__Your goal__:
Extract exactly those lines that lie between the start of the material and the line with "finish.white, b2: finish.green", including both boundary lines and no others.
_ _ _ _ _ _ _
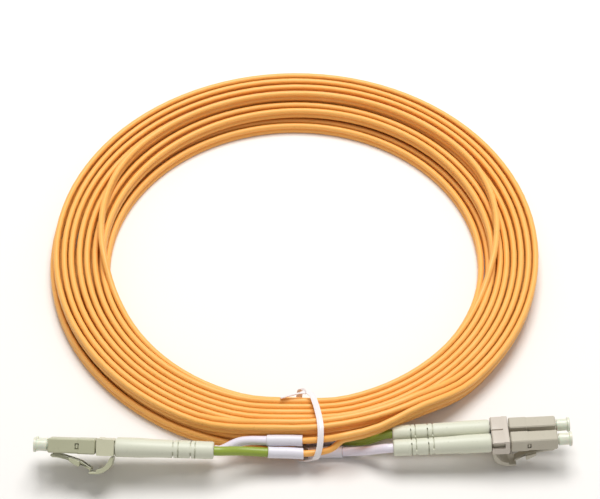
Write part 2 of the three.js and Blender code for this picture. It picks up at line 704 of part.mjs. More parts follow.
// Points chosen along each leg between its boot and the coil, placed beside the coil.
const LEG_POINTS = {
  a1: [[-16.5, 4.6, 8.3], [-7.2, 4.1, 6.2], [-1.6, 3.85, 5.9], [3.9, 3.6, 5.9], [9.5, 1.6, 7.4]],
  a2: [[-16.5, 0.2, 7.9], [-7.2, 0.7, 9.2], [-1.6, 0.6, 9.2], [3.9, 0.5, 9.2], [9.5, -0.4, 10.7]],
  b1: [[21.5, 0.9, 3.9], [14.5, 0, 2.1], [9.0, 0.1, 2.1], [3.6, 0.4, 2.1], [-4.0, 0.6, 3.3]],
  b2: [[22.5, -3.7, 3.0], [18.0, -4.1, 2.2], [13.0, -4.8, 2.1], [3.6, -4.2, 2.1], [-4.0, -2.1, 1.5]],
};
const LEG_IS_UPPER = { a1: false, a2: true, b1: true, b2: false };
const SLEEVE_FINISH = { a1: finish.green, a2: finish.white, b1: finish.white, b2: finish.green };

function legRoute(plug, number, id, end) {
  const axis = [LEG_START, (LEG_START + BOOT_BACK) / 2, BOOT_BACK, BOOT_BACK - 2].map(
    (x) => axisPoint(plug, number, x),
  );
  const chosen = LEG_POINTS[id].map((point) => besideCoil(...point));
  const rise = ((LEG_DIAMETER + WEB_HEIGHT) / 2) * (LEG_IS_UPPER[id] ? 1 : -1);
  const last = [2.5, SEAT_GAP].map((gap) => {
    const point = end.face.clone().addScaledVector(end.ahead, gap);
    return point.setZ(point.z + rise);
  });
  return new THREE.CatmullRomCurve3([...axis, ...chosen, ...last], false, 'centripetal');
}

function legPieces(plug, number, end, endSplit) {
  const id = `${end}${number}`;
  const route = legRoute(plug, number, id, endSplit);
  const length = route.getLength();
  const radius = LEG_DIAMETER / 2;
  const sleeveBore = radius + SLEEVE_GAP;
  const sleeveFrom = LEG_START - BOOT_BACK + SEAT_GAP;
  const sleeve = stations(sleeveFrom, sleeveFrom + SLEEVE_LENGTH, 5);
  const markerFrom = sleeveFrom + SLEEVE_LENGTH + SEAT_GAP;
  const marker = stations(markerFrom, markerFrom + MARKER_LENGTH, 3);
  const markerRadius = MARKER_DIAMETER / 2;
  const free = stations(markerFrom + MARKER_LENGTH, length, 5).slice(1);
  const leg = [0, ...sleeve, ...marker, ...free];
  return [
    mesh(`${id}_leg`, tubeAlong(route, leg, radius), finish.jacket),
    mesh(`${id}_sleeve`, tubeAlong(route, sleeve, sleeveBore + SLEEVE_WALL, sleeveBore), SLEEVE_FINISH[id]),
    mesh(`${id}_marker_tube`, tubeAlong(route, marker, markerRadius, markerRadius - MARKER_WALL), finish.white),
  ];
}

// ---- Twist tie ---------------------------------------------------------------------------------

// The strip's middle line, from a loose end lying on the inner turns, over the bundle, then under
// it and up inside the ring. The ends keep their place beside the inner turn, the rest beside the
// outer one.
const TIE_FIRST_END = [
  [-4, 5.46, 10.5], [-1.1, 4.16, 10.6], [2.1, 2.86, 10.8], [4.2, 2.16, 11], [5.8, 4.16, 11.4],
];
const TIE_OVER = [
  [6.8, -12.3, 11.6], [7.6, -7.8, 13.1], [8.3, -3, 13.8], [8.5, 0.6, 12.9], [8.2, 3.8, 10.4],
  [7.2, 6, 6.8], [5.4, 5.2, 3.2], [2.4, 2.6, 0.8], [1.5, 0, 0.45],
];
const TIE_SECOND_END = [
  [1.4, 10.16, 0.4], [1.4, 0.36, 0.45], [1.6, -2.34, 1.6], [1.9, -3.04, 4.6], [2.2, -3.04, 7.6],
  [2.4, -1.9, 9.6],
];

function tieLine() {
  const innerTurn = (TURN_PITCH * TURNS) / 2;
  const inside = ([along, out, up]) => besideCoil(along, out - innerTurn, up);
  return [...TIE_FIRST_END.map(inside), ...TIE_OVER.map((point) => besideCoil(...point)), ...TIE_SECOND_END.map(inside)];
}

function twistTie() {
  const middle = new THREE.CatmullRomCurve3(tieLine());
  const steps = 44;
  const rings = [];
  for (let step = 0; step <= steps; step += 1) {
    const point = middle.getPointAt(step / steps);
    const ahead = middle.getTangentAt(step / steps);
    const wide = new THREE.Vector3(1, 0, 0).addScaledVector(ahead, -ahead.x).normalize();
    if (wide.lengthSq() < 0.5) wide.set(0, 0, 1);
    const thick = new THREE.Vector3().crossVectors(ahead, wide);
    const corners = [[1, -1], [1, 1], [-1, 1], [-1, -1]];
    rings.push(corners.map(([a, b]) => point.clone()
      .addScaledVector(wide, (a * TIE_WIDTH) / 2)
      .addScaledVector(thick, (b * TIE_THICKNESS) / 2)));
  }
  return skin(rings);
}

// ---- Whole cord ----------------------------------------------------------------------------------

const patchCord = new THREE.Group();
patchCord.add(plugA, plugB);
patchCord.add(mesh('cord_coil', coil(), finish.jacket));
patchCord.add(...legPieces(plugA, 1, 'a', endA), ...legPieces(plugA, 2, 'a', endA));
patchCord.add(...legPieces(plugB, 1, 'b', endB), ...legPieces(plugB, 2, 'b', endB));
patchCord.add(mesh('twist_tie', twistTie(), finish.tie));

// The origin is under the middle of the whole cord, on the surface it lies on.
const bounds = new THREE.Box3().setFromObject(patchCord, true);
const middle = bounds.getCenter(new THREE.Vector3());
patchCord.position.set(-middle.x, -middle.y, 0);
patchCord.updateMatrixWorld(true);

export default patchCord;
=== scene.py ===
"""A duplex fibre patch cord: a zip cord wound in a flat coil and tied, with a capped duplex plug on
each end, lying on a pale table. Metres; +Z up, the plugs towards the viewer."""
import json
import math

import bmesh
import bpy
from mathutils import Matrix, Vector


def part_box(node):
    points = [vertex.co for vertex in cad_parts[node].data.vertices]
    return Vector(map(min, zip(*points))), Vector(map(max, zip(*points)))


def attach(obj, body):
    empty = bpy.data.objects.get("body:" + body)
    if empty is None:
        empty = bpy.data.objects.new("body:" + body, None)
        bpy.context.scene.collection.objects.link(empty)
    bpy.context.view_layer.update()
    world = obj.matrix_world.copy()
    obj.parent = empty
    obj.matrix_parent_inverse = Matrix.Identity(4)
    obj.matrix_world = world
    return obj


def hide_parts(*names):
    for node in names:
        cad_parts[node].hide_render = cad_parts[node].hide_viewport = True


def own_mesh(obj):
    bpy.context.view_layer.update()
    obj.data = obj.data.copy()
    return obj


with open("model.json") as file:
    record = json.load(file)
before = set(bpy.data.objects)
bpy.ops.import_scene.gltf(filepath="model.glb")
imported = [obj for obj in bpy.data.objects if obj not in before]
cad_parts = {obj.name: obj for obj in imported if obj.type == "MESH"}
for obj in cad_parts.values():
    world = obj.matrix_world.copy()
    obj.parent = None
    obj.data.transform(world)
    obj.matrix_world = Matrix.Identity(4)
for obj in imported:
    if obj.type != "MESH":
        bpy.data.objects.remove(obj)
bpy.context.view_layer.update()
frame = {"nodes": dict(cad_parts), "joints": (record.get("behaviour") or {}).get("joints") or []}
MM = 0.001


# ---- Camera -------------------------------------------------------------------------------------
# A long lens looks down on the coil from the side of the plugs, a little to the right of the
# coil's middle. The coil's own centre is found from its solid: its box is symmetric in X, and the
# far side is half a turn in from the outermost radius.

LEG_DIAMETER = 2.0 * MM
COIL_RADIUS = 82.0 * MM
TURN_PITCH = 2.52 * MM
coil_low, coil_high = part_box("cord_coil")
COIL_CENTRE = Vector((
    (coil_low[0] + coil_high[0]) / 2,
    coil_high[1] - (COIL_RADIUS - TURN_PITCH / 2 + LEG_DIAMETER / 2),
    0,
))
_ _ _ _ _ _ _
__In response__:
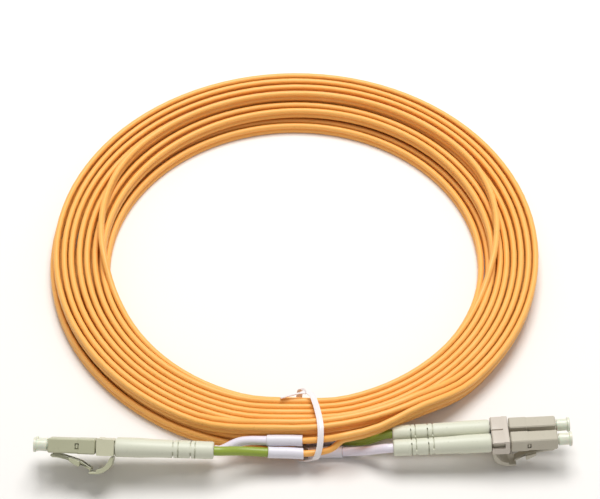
Write part 2 of the three.js and Blender code for this picture. It picks up at line 704 of part.mjs. More parts follow.
// Points chosen along each leg between its boot and the coil, placed beside the coil.
const LEG_POINTS = {
  a1: [[-16.5, 4.6, 8.3], [-7.2, 4.1, 6.2], [-1.6, 3.85, 5.9], [3.9, 3.6, 5.9], [9.5, 1.6, 7.4]],
  a2: [[-16.5, 0.2, 7.9], [-7.2, 0.7, 9.2], [-1.6, 0.6, 9.2], [3.9, 0.5, 9.2], [9.5, -0.4, 10.7]],
  b1: [[21.5, 0.9, 3.9], [14.5, 0, 2.1], [9.0, 0.1, 2.1], [3.6, 0.4, 2.1], [-4.0, 0.6, 3.3]],
  b2: [[22.5, -3.7, 3.0], [18.0, -4.1, 2.2], [13.0, -4.8, 2.1], [3.6, -4.2, 2.1], [-4.0, -2.1, 1.5]],
};
const LEG_IS_UPPER = { a1: false, a2: true, b1: true, b2: false };
const SLEEVE_FINISH = { a1: finish.green, a2: finish.white, b1: finish.white, b2: finish.green };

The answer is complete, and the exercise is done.